データ解析基盤を構築する前に考慮すべきポイント

概要

ここしばらく某社でデータの解析基盤を構築する仕事に携わっています。一からの構築になるので打てる手が多く楽しい一方で、適切な判断を下すのは難しいと実感しています。

解析基盤というのはもちろん解析を行うためのものですので、どう解析を行うかによってどういう基盤を構築していけばよいかが決まります。

ところで、データ(構造や収めているDBなども含めて)というのは寿命の長いもので、初期の設計を間違えてしまうと、その時点で戦略的な敗北は決まってしまいます。その後は運用しながら変更可能なところでゲリラ的に対応していくしか手を打てません。

そのため、実際に構築を行う前に、求められている解析がどのようなものかを十分に吟味した上で、適切なハードウェア、ミドルウェア、データ構造を選択し基盤を構築していくことが大変重要です。

着目すべき点

では解析のどのような点に着目すればよいかというと、私は次の5点を考えています。

  1. 対象のデータ量
  2. 解析可能になるまでのリードタイム
  3. 解析内容はアドホックか固定か
  4. 解析処理の内容
  5. 処理の再実行は必要か

完全に直交しているわけではないですが。

もちろんコストや運用面など他にも考慮すべき点は多いですが、解析内容に基盤を最適化させるという観点においては上記ポイントを挙げています。

実際に検討する際には、優先すべきは何かということを判断しながら手持ちのカードから選択していく形になります。家を探す時のようですね。

以下、個々のポイントについて簡単に思うところを書いていきます。

1. 対象のデータ量

オンメモリで処理できるかディスクに落とすか、更に大きくなれば分散処理が必要になってきます。

昨今のHadoop全盛な状況ですとまず分散させてとなるかもしれませんが、総データ量は多くても個々の解析に必要なデータは少ないようなケースでは、データのみ分散させて処理はシングルノードでという選択も十分にありえます。

2. 解析可能になるまでのリードタイム

どれ位前のデータまで解析の対象となっている必要があるか、ということです。

バッチ処理であればデータの配送から処理が完了し結果を表示できるまで、アドホックであればデータの配送から中間データ作成までに必要な時間でしょうか。

数分、数秒ということになれば処理はストリーミングでということになります。

3. 解析内容はアドホックか固定か

固定の場合は継続して同じ結果を取得したいという場合が多いでしょうから、定時のバッチ処理に最適化させることになります。

アドホックな解析であれば、解析が要求されてからのレイテンシーも重要なポイントになります。

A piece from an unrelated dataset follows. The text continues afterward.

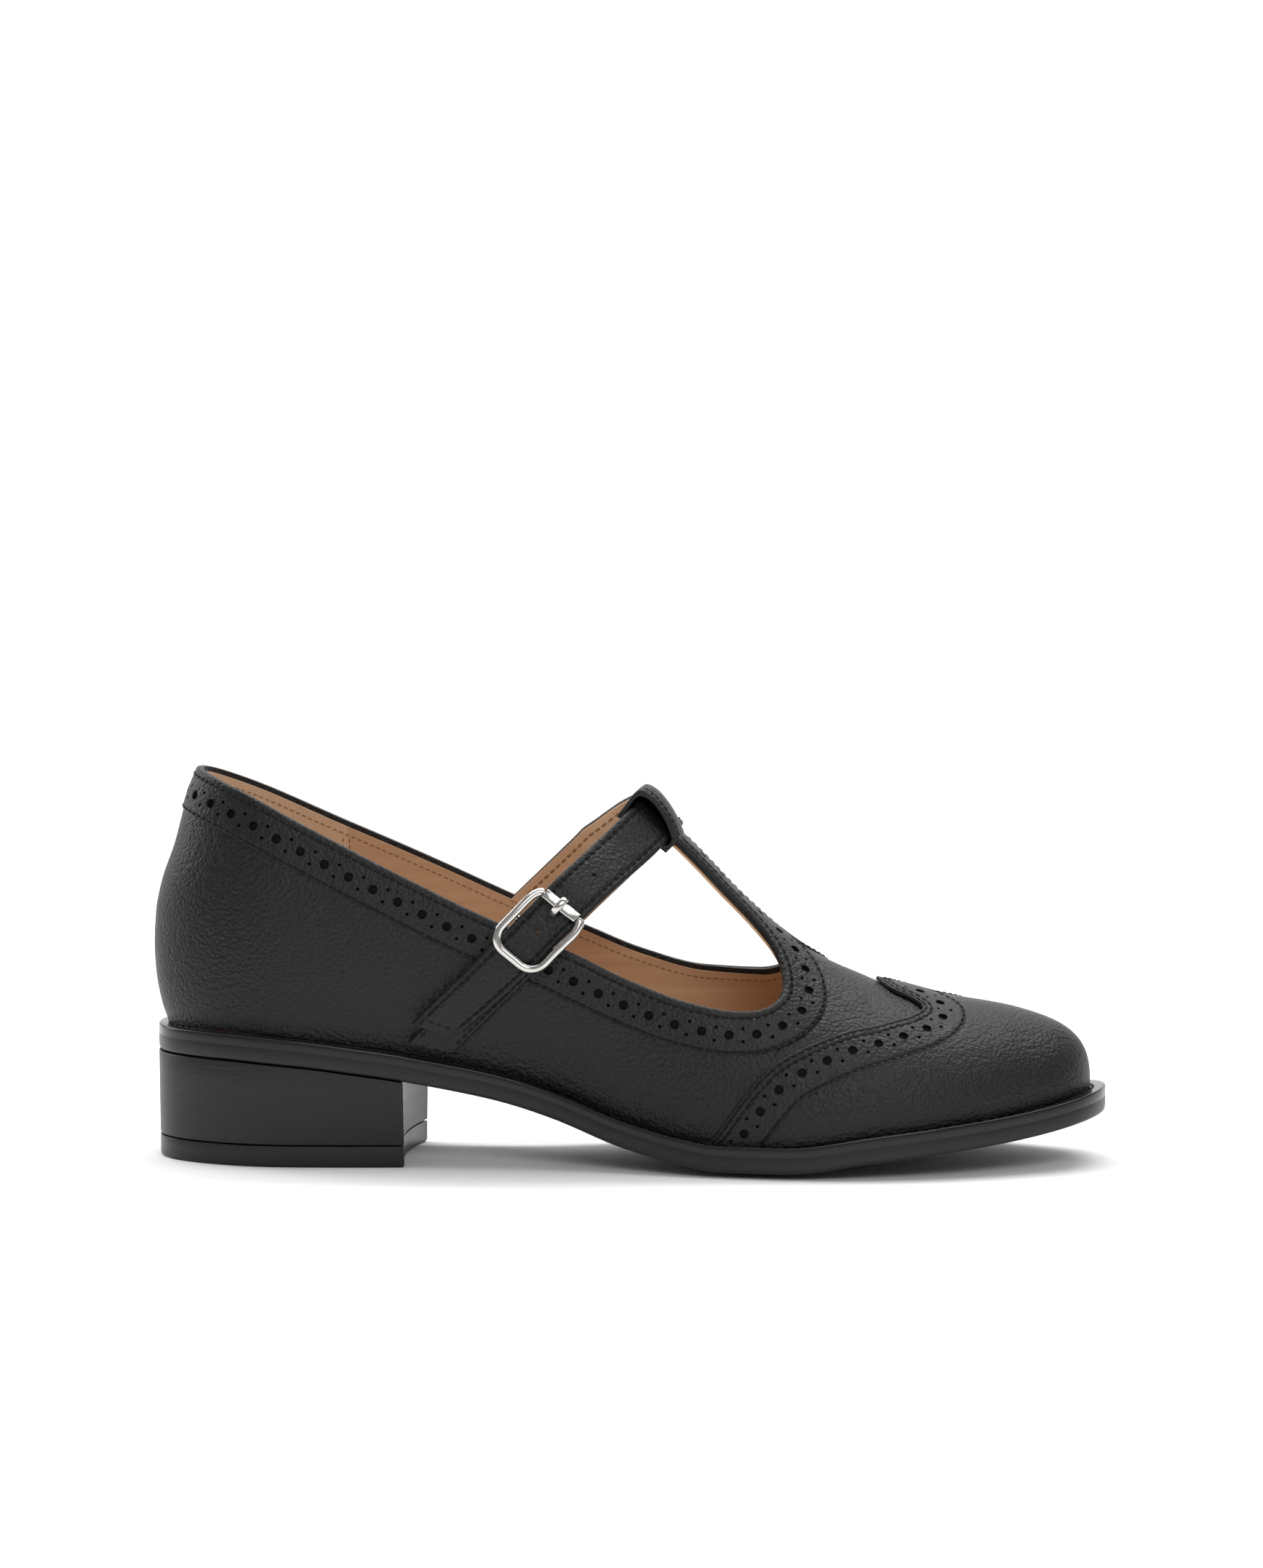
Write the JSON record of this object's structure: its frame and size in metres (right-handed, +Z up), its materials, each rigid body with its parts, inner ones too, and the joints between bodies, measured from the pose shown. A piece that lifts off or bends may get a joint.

あり得る解析の全てに応えられるだけの情報を保ちつつ、できる限り短時間で応答できる中間データを作成することになるでしょう。

4. 解析処理の内容

ここ一つに大分色々なものを詰め込んでしまいました。

簡単な例では、ある項目でのフィルタや集約が多いのであればパーティショニングが非常に有効、などが挙げられると思います。

機械学習のような更に複雑な処理が必要となると、選択肢ははかなり狭まるでしょう。負荷もCPUインテンシブに近づくのでHWの選定も変わってくると思います。

5. 処理の再実行は必要か

大規模な基盤になれば365日ミスなく運用していくことは困難になります。解析結果に正確さが求められるのであれば、最悪のケースでも元データを基に再実行可能である必要があります。

もちろんそうでないケースも多いので、その場合は再実行可能であるという制約を外すことでことで打てる手を広げることができます。

まとめ

解析基盤を作る人間はそこで行われる解析について理解しているべき ということです。

さらにどのような選択肢があって各々の選択肢はどのような解析に向いているかを知っている必要があります。大変ですね。